Contaba catorce años, había acabado el bachiller elemental y, un día al llegar a casa le comenté a mis padres que no quería seguir estudiando y que prefería comenzar a trabajar. Para ellos fue un gran disgusto—aunque ahora pienso que me conocían bien, y posiblemente pensaron que tarde o temprano retomaría mi formación—, pero al poco tiempo ya estaba trabajando.
Era el hotel más prestigioso de Bilbao, y yo me sentía como la ratita presumida, vistiendo el uniforme azul celeste y los grandes botones dorados que lustraba, a menudo, con las mangas de la chaquetilla. Era un placer hacer recados hasta correos, llevar los partes de entradas a la policía o acompañar a los huéspedes hasta sus habitaciones, explicándoles donde estaba cada cosa, y acabar con una buena propina en el bolsillo.
A los botones, lo que más nos gustaba era acercarnos a las personas famosas o de renombre que aparecían por allí. Aún hoy recuerdo el autógrafo que me firmó el futbolista Kubala, cómo me estrechó la mano el ciclista Eddy Merckx o con qué delicadeza me saludó el entonces príncipe heredero de Japón Akihito. También conocí a bellas actrices, valientes toreros y apuestos galanes de la farándula, pero ninguno me impresionó tanto como Henri Charrière, conocido como Papillon.
Papillon estuvo alojado en el hotel pocos meses antes de morir. Yo ya había leído su primer libro “Papillon” y nada más verlo comprobé que le faltaba la falange de uno de sus dedos como narró en su novela, lo que me hizo pensar que todas las vicisitudes por las que pasó durante los años en los que estuvo preso en varias cárceles eran ciertas. El visitó Bilbao para firmar ejemplares de su última novela titulada “Banco”, que era la continuación de la primera.
Recuerdo que era un momento en que me encontraba ocioso cuando mi superior me llamó para que acompañara al Sr. Charrière hasta uno de los salones y que dispusiera lo que él me solicitara. No tenía ni idea de lo que íbamos a hacer, pero yo estaba emocionado. Se acomodó en uno de los sofás, acercó una mesita baja y abrió una caja grande que alguien había dejado allí. Estaba llena de libros. Tomó uno, lo abrió por una hoja que estaba en blanco y me instó a tomar asiento a su lado. Hablaba un mal castellano pero le entendí que quería que fuera abriendo los libros por esa página para que él fuera firmando los ejemplares y luego los fuera dejando, ordenadamente, en la caja. De ese modo, sin decir una palabra, uno tras otro, fue escribiendo unas palabras que remataba con su sobrenombre.
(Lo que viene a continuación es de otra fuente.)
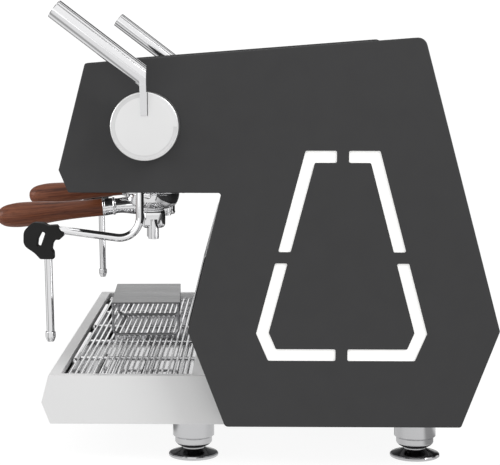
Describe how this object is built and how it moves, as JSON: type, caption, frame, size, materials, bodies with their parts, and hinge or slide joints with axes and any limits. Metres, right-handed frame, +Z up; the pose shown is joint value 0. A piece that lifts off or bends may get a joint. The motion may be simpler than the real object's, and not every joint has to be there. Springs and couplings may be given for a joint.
{
  "type": "espresso machine",
  "caption": "Commercial espresso machine with group heads, wooden-handled portafilters, steam wands and levers, lit side panels and a drip tray on levelling feet.",
  "frame": {"origin": "on the counter, under the centre of the machine's overall box", "axes": "+X is the machine's width, towards the side panel on the right of someone standing at the working side; -Y is the working side; +Z is up"},
  "size_m": [0.915, 0.662, 0.5889],
  "materials": {
    "panel_paint": "matt dark grey powder coat",
    "tray_paint": "satin light grey",
    "stainless": "brushed stainless steel",
    "wire": "polished stainless wire",
    "chrome": "bright chrome",
    "walnut": "oiled walnut",
    "grip_rubber": "matt black rubber",
    "gasket_rubber": "black seal rubber",
    "diffuser": "opal light diffuser",
    "black_plastic": "fine-textured black",
    "button_plastic": "satin white key",
    "zinc": "zinc-plated sheet",
    "brass": "machined brass",
    "copper": "copper tube and boiler",
    "motor_paint": "black enamel",
    "needle_paint": "red"
  },
  "bodies": {
    "machine": {"side_panels": "panel_paint", "light_diffusers": "diffuser", "side_walls": "zinc", "front_fascia": "stainless", "head_floor": "panel_paint", "splash_panel": "stainless", "cup_tray": "stainless", "rear_cover": "stainless", "cover_screws": "stainless", "base_frame": "zinc", "bottom_pan": "zinc", "levelling_feet": "chrome", "drip_tray_frame": "tray_paint", "group_heads": "chrome", "group_gaskets": "gasket_rubber", "shower_screens": "stainless", "steam_valves": "brass", "swivel_nuts": "chrome", "control_bezels": "black_plastic", "gauge_case": "chrome", "group_beam": "zinc", "boiler": "copper", "heating_element": "brass", "boiler_cradle": "zinc", "boiler_pipes": "copper", "safety_valve": "brass", "solenoid_valves": "motor_paint", "pump_motor": "motor_paint", "pump_head": "brass", "control_box": "black_plastic"},
    "drip_pan": {"drip_pan": "stainless"},
    "drip_grille": {"drip_grille": "wire"},
    "cup_stand": {"cup_stand": "wire"},
    "portafilter_right": {"portafilter_right": "chrome", "filter_basket_right": "stainless", "portafilter_handle_right": "walnut"},
    "steam_lever_right": {"valve_disc_right": "chrome", "steam_lever_right": "chrome"},
    "wand_swivel_right": {"wand_swivel_right": "chrome"},
    "steam_wand_right": {"steam_wand_right": "chrome", "wand_grip_right": "grip_rubber"},
    "portafilter_left": {"portafilter_left": "chrome", "filter_basket_left": "stainless", "portafilter_handle_left": "walnut"},
    "steam_lever_left": {"valve_disc_left": "chrome", "steam_lever_left": "chrome"},
    "wand_swivel_left": {"wand_swivel_left": "chrome"},
    "steam_wand_left": {"steam_wand_left": "chrome", "wand_grip_left": "grip_rubber"},
    "hot_water_spout": {"hot_water_spout": "chrome"},
    "brew_button_right_1": {"brew_button_right_1": "button_plastic"},
    "brew_button_right_2": {"brew_button_right_2": "button_plastic"},
    "brew_button_right_3": {"brew_button_right_3": "button_plastic"},
    "brew_button_left_1": {"brew_button_left_1": "button_plastic"},
    "brew_button_left_2": {"brew_button_left_2": "button_plastic"},
    "brew_button_left_3": {"brew_button_left_3": "button_plastic"},
    "hot_water_button": {"hot_water_button": "button_plastic"},
    "gauge_needle": {"gauge_needle": "needle_paint"},
    "power_switch": {"power_switch": "black_plastic"},
    "pump_shaft": {"pump_shaft": "zinc"}
  },
  "joints": [
    {"name": "drip_pan_lift", "type": "slide", "parent": "machine", "child": "drip_pan", "axis": [0, 0, 1], "range_m": [0, 0.015]},
    {"name": "drip_grille_lift", "type": "slide", "parent": "drip_pan", "child": "drip_grille", "axis": [0, 0, 1], "range_m": [0, 0.02]},
    {"name": "cup_stand_lift", "type": "slide", "parent": "drip_grille", "child": "cup_stand", "axis": [0, 0, 1], "range_m": [0, 0.03]},
    {"name": "portafilter_right_turn", "type": "hinge", "parent": "machine", "child": "portafilter_right", "pos_m": [0.157, -0.119, 0.34], "axis": [0, 0, 1], "range_deg": [-55, 0]},
    {"name": "steam_lever_right_turn", "type": "hinge", "parent": "machine", "child": "steam_lever_right", "pos_m": [0.41, -0.111, 0.437], "axis": [1, 0, 0], "range_deg": [0, 40]},
    {"name": "wand_right_swing", "type": "hinge", "parent": "machine", "child": "wand_swivel_right", "pos_m": [0.28, -0.128, 0.358], "axis": [0, 0, 1], "range_deg": [-20, 65]},
    {"name": "wand_right_tilt", "type": "hinge", "parent": "wand_swivel_right", "child": "steam_wand_right", "pos_m": [0.28, -0.128, 0.358], "axis": [-1, 0, 0], "range_deg": [-6, 14]},
    {"name": "portafilter_left_turn", "type": "hinge", "parent": "machine", "child": "portafilter_left", "pos_m": [-0.157, -0.119, 0.34], "axis": [0, 0, 1], "range_deg": [-55, 0]},
    {"name": "steam_lever_left_turn", "type": "hinge", "parent": "machine", "child": "steam_lever_left", "pos_m": [-0.41, -0.111, 0.437], "axis": [1, 0, 0], "range_deg": [0, 40]},
    {"name": "wand_left_swing", "type": "hinge", "parent": "machine", "child": "wand_swivel_left", "pos_m": [-0.28, -0.128, 0.358], "axis": [0, 0, 1], "range_deg": [-45, 45]},
    {"name": "wand_left_tilt", "type": "hinge", "parent": "wand_swivel_left", "child": "steam_wand_left", "pos_m": [-0.28, -0.128, 0.358], "axis": [-0.9063, 0.4226, 0], "range_deg": [-6, 14]},
    {"name": "hot_water_spout_turn", "type": "hinge", "parent": "machine", "child": "hot_water_spout", "pos_m": [0, -0.101, 0.36], "axis": [0, 0, 1], "range_deg": [-90, 90]},
    {"name": "brew_button_right_1_press", "type": "slide", "parent": "machine", "child": "brew_button_right_1", "axis": [0, 0.9722, -0.234], "range_m": [0, 0.0012], "stiffness_N_per_m": 300, "springref_m": -0.002},
    {"name": "brew_button_right_2_press", "type": "slide", "parent": "machine", "child": "brew_button_right_2", "axis": [0, 0.9722, -0.234], "range_m": [0, 0.0012], "stiffness_N_per_m": 300, "springref_m": -0.002},
    {"name": "brew_button_right_3_press", "type": "slide", "parent": "machine", "child": "brew_button_right_3", "axis": [0, 0.9722, -0.234], "range_m": [0, 0.0012], "stiffness_N_per_m": 300, "springref_m": -0.002},
    {"name": "brew_button_left_1_press", "type": "slide", "parent": "machine", "child": "brew_button_left_1", "axis": [0, 0.9722, -0.234], "range_m": [0, 0.0012], "stiffness_N_per_m": 300, "springref_m": -0.002},
    {"name": "brew_button_left_2_press", "type": "slide", "parent": "machine", "child": "brew_button_left_2", "axis": [0, 0.9722, -0.234], "range_m": [0, 0.0012], "stiffness_N_per_m": 300, "springref_m": -0.002},
    {"name": "brew_button_left_3_press", "type": "slide", "parent": "machine", "child": "brew_button_left_3", "axis": [0, 0.9722, -0.234], "range_m": [0, 0.0012], "stiffness_N_per_m": 300, "springref_m": -0.002},
    {"name": "hot_water_button_press", "type": "slide", "parent": "machine", "child": "hot_water_button", "axis": [0, 0.9722, -0.234], "range_m": [0, 0.0012], "stiffness_N_per_m": 300, "springref_m": -0.002},
    {"name": "gauge_needle_turn", "type": "hinge", "parent": "machine", "child": "gauge_needle", "pos_m": [0, -0.20081, 0.45272], "axis": [0, 0.9722, -0.234], "range_deg": [0, 260], "stiffness_Nm_per_rad": 0.002},
    {"name": "power_switch_rock", "type": "hinge", "parent": "machine", "child": "power_switch", "pos_m": [-0.305, -0.19883, 0.44813], "axis": [1, 0, 0], "range_deg": [-16, 0]},
    {"name": "pump_shaft_spin", "type": "hinge", "parent": "machine", "child": "pump_shaft", "pos_m": [0.086, 0.205, 0.118], "axis": [1, 0, 0], "continuous": true}
  ]
}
Cuando solo restaba un libro me preguntó mi nombre, yo se lo dije junto con mi primer apellido y él escribió lo siguiente: «Francisco Guttierrez, gracia de tu colaboración conmigo. Simpatía de Papillon», me lo regaló y nos dimos un apretón de manos.
Tardé muy poco en leerlo. Me gustó tanto como el primero, y cada vez que lo cerraba me llegaba su imagen. Sin duda, puedo afirmar que mi afición por la literatura nació ese día, en aquel salón y ante aquel personaje inolvidable.
Extraordinario cuál puede ser un catalizador para cambiar un destino. Me gusto mucho el relato
Me alegro mucho, Immer. Muchas gracias.